#### Required task
Write each line exactly, from the line that holds "bpy.context.scene.collection.objects.link(empty)" through the final line of the material, and no other line.

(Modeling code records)
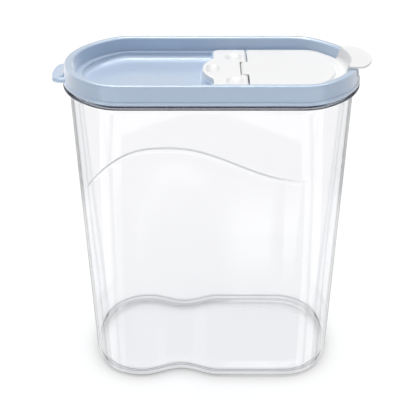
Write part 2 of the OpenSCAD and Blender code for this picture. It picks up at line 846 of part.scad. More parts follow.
// A soft ring with two lips round the plug
module flap_seal() {
    rib = lid_wall / 3;
    color([0.9, 0.91, 0.92]) for (i = [0 : 2])
        translate([0, 0, deck_z - lid_wall + i * rib]) linear_extrude(rib) difference() {
            pour_area(pour_gap + (i == 1 ? flap_seal_t / 3 : 0));
            pour_area(pour_gap + flap_seal_t);
        }
}

container_body();
lid();
lid_seal();
hinge_base();
spout_flap();
flap_seal();
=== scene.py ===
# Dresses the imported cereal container: the clear bin as a dense smooth shell, and the finishes of
# the lid, the hinge base, the flap and the two seals. Metres, in the CAD's frame.
import math

import bpy
from mathutils import Euler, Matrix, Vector


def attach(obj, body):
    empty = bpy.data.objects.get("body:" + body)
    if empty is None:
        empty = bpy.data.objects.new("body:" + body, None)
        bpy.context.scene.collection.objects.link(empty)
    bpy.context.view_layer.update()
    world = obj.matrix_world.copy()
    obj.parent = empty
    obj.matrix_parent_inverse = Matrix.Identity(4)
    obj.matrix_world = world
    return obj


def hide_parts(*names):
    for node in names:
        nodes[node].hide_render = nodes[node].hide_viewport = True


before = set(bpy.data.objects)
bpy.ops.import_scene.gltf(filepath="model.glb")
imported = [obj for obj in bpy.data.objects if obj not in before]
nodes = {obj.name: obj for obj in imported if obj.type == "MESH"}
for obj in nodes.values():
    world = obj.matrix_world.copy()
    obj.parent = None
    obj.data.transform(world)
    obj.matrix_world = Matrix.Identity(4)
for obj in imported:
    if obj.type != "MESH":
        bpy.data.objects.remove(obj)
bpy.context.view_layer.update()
MM = 0.001

# Sizes of the bin, in millimetres, as in the part's source. An outline is a half length, a half
# depth, the radius of the corners and the radius of the ends
RIM = (106.0, 60.0, 28.0, 68.0)
BASE = (94.8, 56.4, 35.6, 86.0)
BIN_H, BIN_WALL, BIN_FLOOR = 224.4, 2.0, 2.2
FOOT_ROUND, FLOOR_ROUND, FOOT_W, FOOT_H, FOOT_RISE = 4.0, 6.0, 4.6, 1.0, 14.0
FLANGE_T, FLANGE_OUT, FLANGE_ROUND, SHOULDER_IN = 2.6, 1.6, 0.6, 2.7
NECK_H, NECK_IN, NECK_WALL, NECK_FILLET = 5.4, 2.7, 1.5, 0.3
FLANGE_TOP = BIN_H + FLANGE_T

# The fillet under the flange, as steps out from the wall and down from the flange
FLANGE_FILLET = ((0.3, 1.2), (1.0, 0.3), (1.7, 0.0))

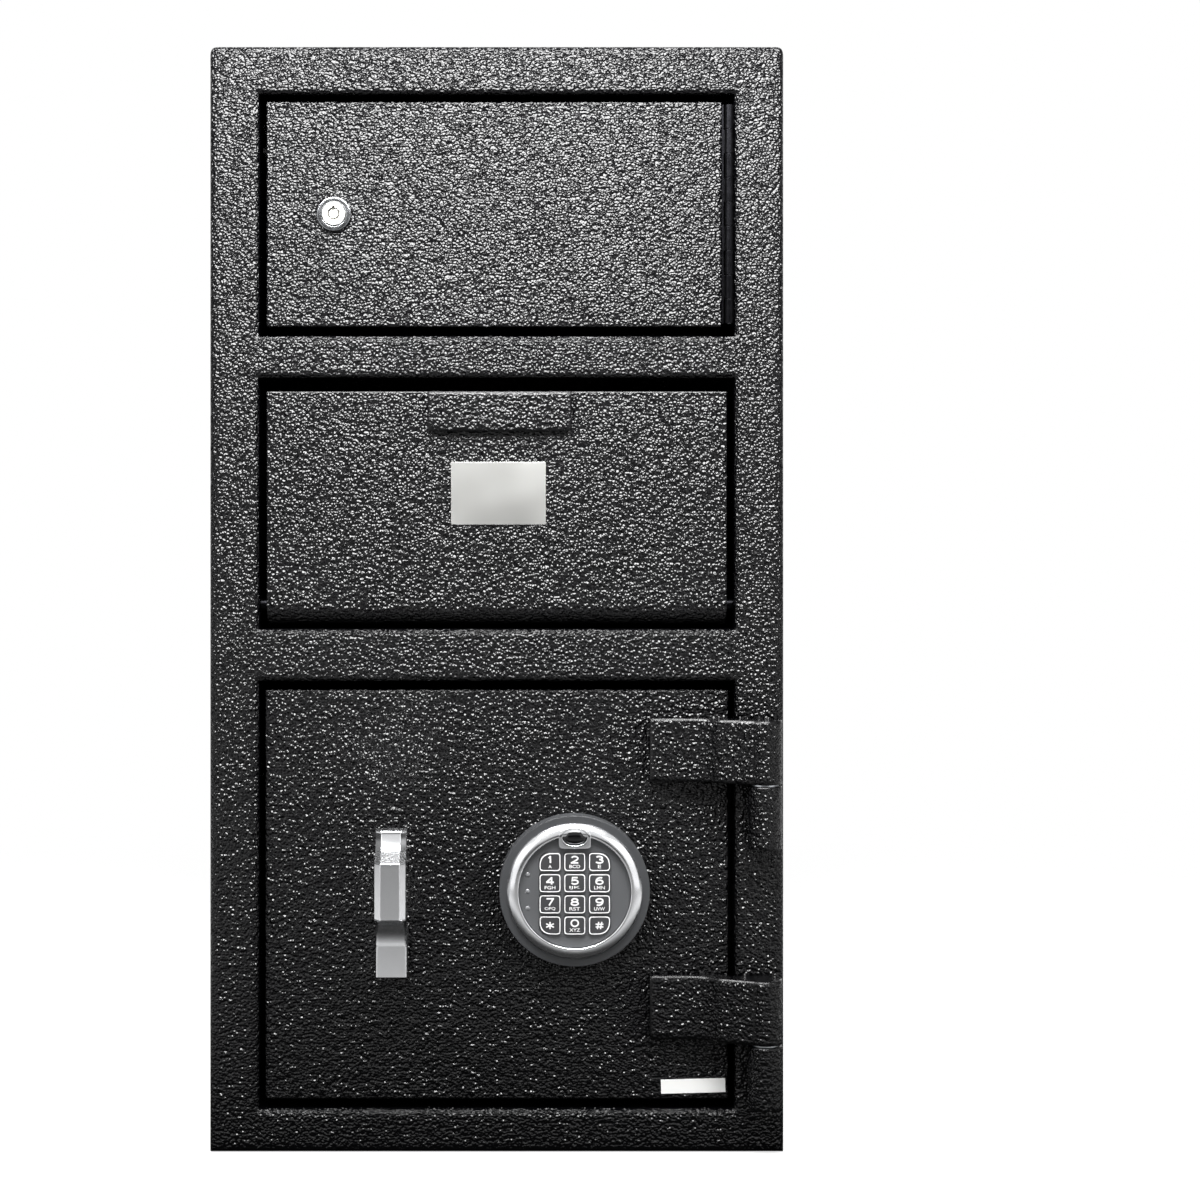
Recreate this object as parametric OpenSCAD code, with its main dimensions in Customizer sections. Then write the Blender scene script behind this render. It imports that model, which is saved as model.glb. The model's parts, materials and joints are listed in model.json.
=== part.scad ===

#### Output
        bpy.context.scene.collection.objects.link(empty)
    bpy.context.view_layer.update()
    world = obj.matrix_world.copy()
    obj.parent = empty
    obj.matrix_parent_inverse = Matrix.Identity(4)
    obj.matrix_world = world
    return obj


def hide_parts(*names):
    for node in names:
        nodes[node].hide_render = nodes[node].hide_viewport = True


before = set(bpy.data.objects)
bpy.ops.import_scene.gltf(filepath="model.glb")
imported = [obj for obj in bpy.data.objects if obj not in before]
nodes = {obj.name: obj for obj in imported if obj.type == "MESH"}
for obj in nodes.values():
    world = obj.matrix_world.copy()
    obj.parent = None
    obj.data.transform(world)
    obj.matrix_world = Matrix.Identity(4)
for obj in imported:
    if obj.type != "MESH":
        bpy.data.objects.remove(obj)
bpy.context.view_layer.update()
MM = 0.001

# Sizes of the bin, in millimetres, as in the part's source. An outline is a half length, a half
# depth, the radius of the corners and the radius of the ends
RIM = (106.0, 60.0, 28.0, 68.0)
BASE = (94.8, 56.4, 35.6, 86.0)
BIN_H, BIN_WALL, BIN_FLOOR = 224.4, 2.0, 2.2
FOOT_ROUND, FLOOR_ROUND, FOOT_W, FOOT_H, FOOT_RISE = 4.0, 6.0, 4.6, 1.0, 14.0
FLANGE_T, FLANGE_OUT, FLANGE_ROUND, SHOULDER_IN = 2.6, 1.6, 0.6, 2.7
NECK_H, NECK_IN, NECK_WALL, NECK_FILLET = 5.4, 2.7, 1.5, 0.3
FLANGE_TOP = BIN_H + FLANGE_T

# The fillet under the flange, as steps out from the wall and down from the flange
FLANGE_FILLET = ((0.3, 1.2), (1.0, 0.3), (1.7, 0.0))

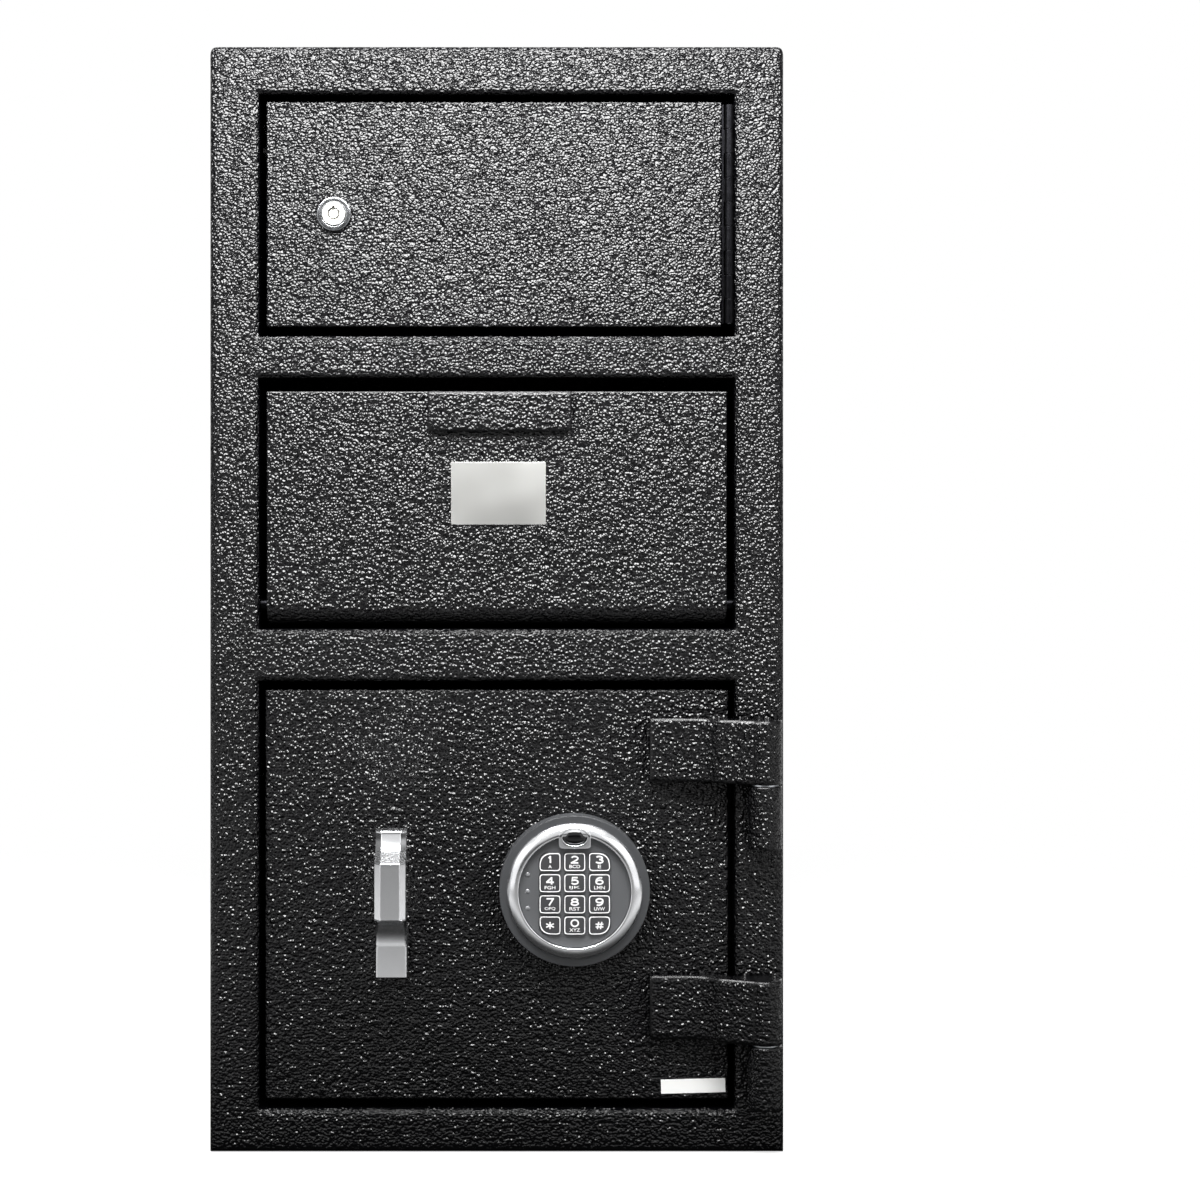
Recreate this object as parametric OpenSCAD code, with its main dimensions in Customizer sections. Then write the Blender scene script behind this render. It imports that model, which is saved as model.glb. The model's parts, materials and joints are listed in model.json.
=== part.scad ===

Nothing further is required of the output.